The St. Cloud area has seen cases, too. In 2002, St. John’s University student Josh Guimond disappeared after leaving a party in Collegeville, Minn. This spring, 21-year-old St. Cloud State student Scot Radel disappeared after leaving a downtown bar. His body was later found in the Mississippi River.
In 2004, La Crosse police called a town meeting to allay that city’s fears, but ended up getting heckled by people who insisted a killer was on the loose. And talk of a possible killer is everywhere on the Internet.
The killer theory got a boost this fall when Minneapolis police abruptly changed course in University of Minnesota student Chris Jenkins’ death. Jenkins vanished from a downtown bar on Halloween 2002 and turned up dead along the Mississippi.
Investigators originally ruled Jenkins’ death an accident or suicide, but reclassified it a homicide in November.
The about-face caused other investigators to re-examine their conclusions. So far, no links to Jenkins have emerged, though police in La Crosse have asked the FBI to recheck their findings in the drownings. La Crosse police Lt. Bob Berndt said he’s aware of Gilbertson’s study, but his department stands behind its conclusions.
“As police officers, we have to deal with the facts,” he said.
Seeking Internet Clues
The Mississippi River divides St. Cloud, a city of about 61,000 people about an hour and 20 minutes northwest of Minneapolis.

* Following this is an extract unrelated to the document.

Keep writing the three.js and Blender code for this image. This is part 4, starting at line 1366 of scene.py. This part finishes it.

As in La Crosse, the downtown bar district sits less than three blocks from the river.
Radel’s death spurred Gilbertson to dig deeper into the drownings. He and two graduate students scoured the Internet, newspaper stories and police reports. They found 22 victims who went to college within 50 miles of I-94 between Moorhead, Minn., and East Lansing, Mich.
The victims were white or Asian men in their early 20s, generally around 5-foot-8 and 165 pounds and athletic, with good grades. No victims were women.

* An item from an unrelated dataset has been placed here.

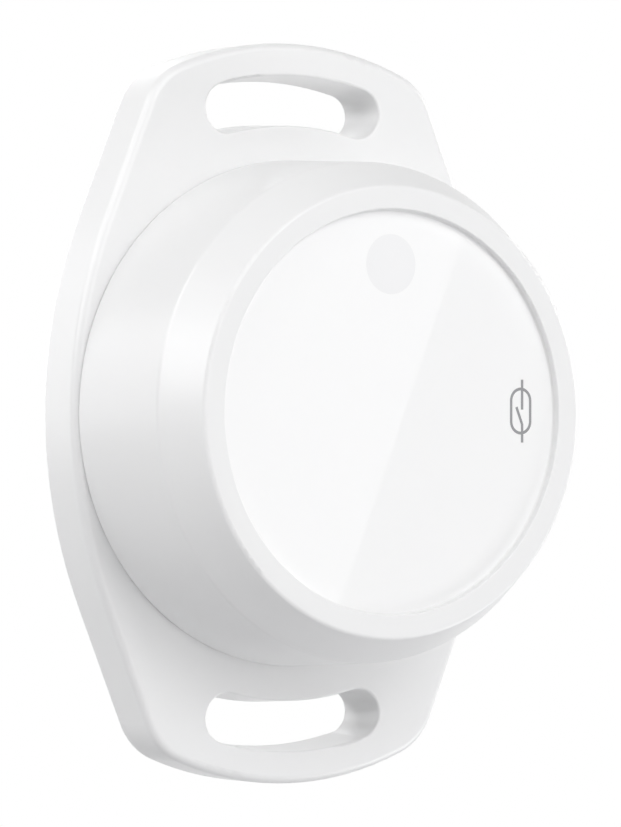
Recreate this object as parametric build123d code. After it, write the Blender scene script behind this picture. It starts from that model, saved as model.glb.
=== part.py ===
from build123d import *
import os
from math import asin, atan2, cos, degrees, sin, sqrt, tan

# A wall-mounted multisensor: a thick base plate with two slotted ears, a stepped round cover with a
# sunk front label, and the board, lithium cell and sensors between them.
# It is modelled lying on its back. The sensor's axis is z, which runs out of the wall from the wall
# face at z = 0. x runs to the right of someone who faces the sensor, and y runs up the wall.
# Each sub-part is turned upright when it is written, so that +Z is up and the front faces -Y.
# Lengths are in millimetres.

# Circuit board and its seat
board_thickness = 1.0
board_standoff = 1.7  # solder space between the base's floor and the board
board_gap = 0.3  # round the board's edge and in its notches

# Lithium cell, which lies across the board and sets the depth of the housing
cell_diameter = 14.5  # over the sleeve
cell_length = 25.0  # from the button to the bottom of the can
cell_sleeve = 0.12
sleeve_lap = 2.0
cell_button_radius = 2.75
cell_button_height = 0.8
cell_crimp_depth = 0.5
cell_crimp_width = 1.2
cell_crimp_setback = 2.2  # from the can's shoulder
cell_edge_radius = 0.5
cell_lift = 0.4  # cell pad under the lowest line of the cell
cell_headroom = 0.6  # between the cell and the cover's ceiling

# Cover: drafted side, bevel, flat rim and the recess for the label
cover_diameter = 49.1  # on the base plate
cover_draft = 0.7  # the side's loss of radius from the base plate to the bevel
bevel_depth = 4.5
bevel_inset = 2.4  # the bevel's loss of radius
rim_width = 2.25
shoulder_round = 1.0
rim_round = 0.5
recess_lip_round = 0.15
foot_chamfer = 0.15
inner_shoulder_round = 0.8
inner_front_round = 0.5
cover_wall = 1.9
front_wall = 1.5
seal_wall = 2.1  # wall of the straight bore at the cover's foot
seal_land = 4.0  # length of that bore
seat_clearance = 0.05  # between the cover's foot and the base plate

# Front label with its window, and the light pipe behind it
label_thickness = 0.5
label_sink = 0.8  # from the rim down to the label
label_gap = 0.05
label_edge_round = 0.08
window_radius = 2.85
window_offset = 14.0  # above the sensor's axis
window_clearance = 0.02
pipe_head_radius = 2.35
pipe_flange_radius = 3.1
pipe_flange_thickness = 0.8
pipe_foot_radius = 1.9
pipe_clearance = 0.05
pipe_foot_gap = 0.7  # above the parts that it serves

# Base plate outline, fixed to the cover and the slots
plate_side_margin = 0.45  # plate beyond the cover's widest place
side_radius = 48.5
flank_start = 18.6  # height at which a bulged side turns into a straight flank
ear_end_radius = 34.6
ear_corner_radius = 6.4
ear_rim = 3.15  # ear beyond the slot
slot_setback = 3.4  # from the cover to the slot
slot_width = 4.9  # at the front
slot_span = 20.2  # over both round ends, at the front
slot_draft = 0.3  # the slot wall's lean inwards from the front to the wall side

# Base plate section
plate_thickness = 5.5
front_edge_round = 0.8
back_edge_round = 0.3
slot_edge_round = 0.25
floor_thickness = 1.8
plate_wall = 2.2  # left round the cored pockets of the back
slot_wall = 1.7
core_depth = 3.5
core_corner_round = 0.7
core_start = 1.6  # from the spigot outwards
rib_thickness = 1.2
rib_angles = (17.0, 33.0)  # each side of the vertical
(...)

They also found that 15 of the cities where the drownings took place were within 100 miles of I-94. Eighteen of the 22 drownings occurred during the first two weeks of the month, and three-quarters of the disappearance occurred when the moon was less than half-full.
Gilbertson said he can’t judge some cases because he doesn’t have enough information. He also acknowledges some are accidental. But others could be murders.
If the drownings were all random, there should be greater racial and academic diversity among the victims and they should be scattered all over the map, Gilbertson said.
The moonlight factor could support accidents because drunks would have less light to stumble around in, Gilbertson said. But it also could support a killer operating when darkness is deepest.
Amanda Presenger, one of the students who worked on the study, said the findings support the idea of a killer who travels the Midwest, perhaps for business.
“He’s traveling back and forth, maybe at certain times of the month or certain times of the year. Maybe he travels closer to the beginning of the month for his job,” said Presenger, 26, of Thunder Bay, Ont.
Disputing Murder Theory
But for every reason to think a killer is at work, there’s a counterpoint.
In 2004, weeks after UW-La Crosse wrestler Jared Dion was found dead in the Mississippi, two professors wrote a letter to students arguing the drownings are accidents.
The leading cause of death for young men is accidents; males between the ages of 15-24 have a drowning rate 10 times higher than females, according to the National Safety Council; and 40 percent of males in college binge drink, wrote then-psychology chair Betsy Morgan and sociology chair Kim Vogt.
“It is often harder to accept explanations that hit close to home; explanations that involve actions we ourselves have engaged in that put us at risk,” the two professors wrote.
St. Cloud State spokeswoman Marge Proell said the university stands behind Gilbertson’s research.
“It’s a real good thinking piece, a starting place for taking a look at a problem,” she said.
Dad View of Son’s Death
Allan Radel, Scot Radel’s father, said he hasn’t seen Gilbertson’s findings. He thinks his son escaped from someone who had him in a car and meant to rob him. Footprints show he tumbled down an embankment to the Mississippi as he was running, headed across the frozen river and fell into open water.
“We do not believe Scot was murdered,” Radel, of Owatonna, Minn., said. “We believe our son would be alive today if he hadn’t been overserved with alcohol and if he hadn’t been alone.”
Gilbertson isn’t giving up. He’s still working on patterns in the drownings, and over Christmas he plans to travel from New York to Minnesota to pinpoint the drownings’ exact locations.
“Additional research is necessary,” Gilbertson wrote in the study, “and I am hard on its trail.”
Serial Killer Theory
URBAN LEGEND: Rumors have swirled for years that a serial killer is stalking drunken young men in college bars around the Upper Midwest and drowning them. Police say the deaths are accidental.
SEARCH FOR ANSWERS: Douglas Gilbertson, an assistant professor of criminal justice at St. Cloud State University, has studied the deaths for the last year. He says patterns in timing and location indicate they can’t all be accidents.
COINCIDENCES: Investigators say Gilbertson’s findings are a collection of coincidences. There’s nothing more sinister at work than binge drinking and drunken students simply falling in, they say.